The stains employed are the iron-hæmatoxylin of Heidenhain and the safranin-gentian violet-orange combination of Flemming. For general purposes, nothing excels the hæmatoxylin stain, but it is frequently advantageous to trace the chemical changes undergone by the different cell elements in the process of mitosis, and the aniline stain above mentioned serves excellently for this. Kernschwarz has also been found a valuable stain for some purposes.
III. NOMENCLATURE.
The terminology as outlined in a former paper (17) will be followed in the present one.
IV. OBSERVATIONS.
(a) General Form and Structure of the Testes.
The testes of the Locustidæ are paired structures lying in the anterior dorsal portion of the abdomen. Each organ is made up of numerous short follicles, which are bound together by a connective tissue investment. In adult animals the testes are a bright yellow color, while in nymphs the color varies from white in the youngest to yellow in the oldest. The pigment is lodged in the connective tissue sheath about the testis, and is seen in sections as irregularly rounded masses in the cytoplasm.
(b) The Spermatogonia.
No further discussion of the spermatogonia will be given here than is necessary for an understanding of the derivation of the first spermatocytes. As appears to be universally the case, the second spermatogonia, in their last generation at least, are much reduced in size as compared with the primary spermatogonia that preceded them and with the first spermatocytes that arise from them. The entire cell stains dark with almost all stains and, as the nucleus occupies nearly the whole cell body, the chromatin appears relatively large in amount. A cyst of spermatogonia, therefore, looks as if composed almost entirely of chromatin aggregated into rounded masses—the nuclei.
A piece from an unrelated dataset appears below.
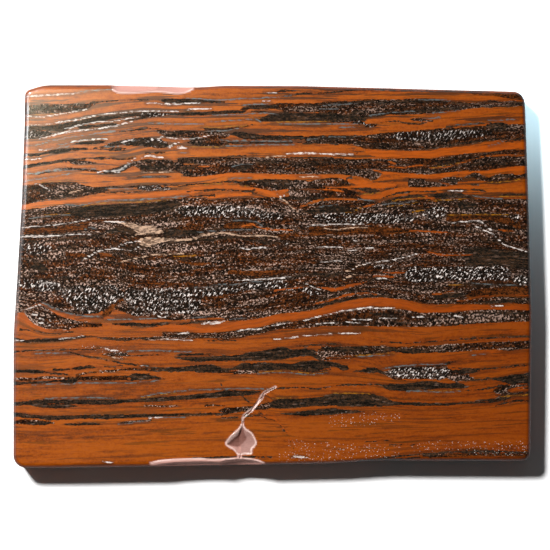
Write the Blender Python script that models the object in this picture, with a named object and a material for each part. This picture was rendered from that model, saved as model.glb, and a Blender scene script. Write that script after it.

The chromosomes are of the rod type, and divide longitudinally in each mitosis. The number of chromosomes is large and could not be determined with absolute certainty, but a number of careful enumerations makes it evident that there are most probably thirty-three. In most species of Locustids, one chromosome is easily distinguished from the others by its larger size and tardy division in the act of metakinesis. This is the element as described for Xiphidium, which passes into the first spermatocyte as a formed chromosome, while its fellows break up into the spireme.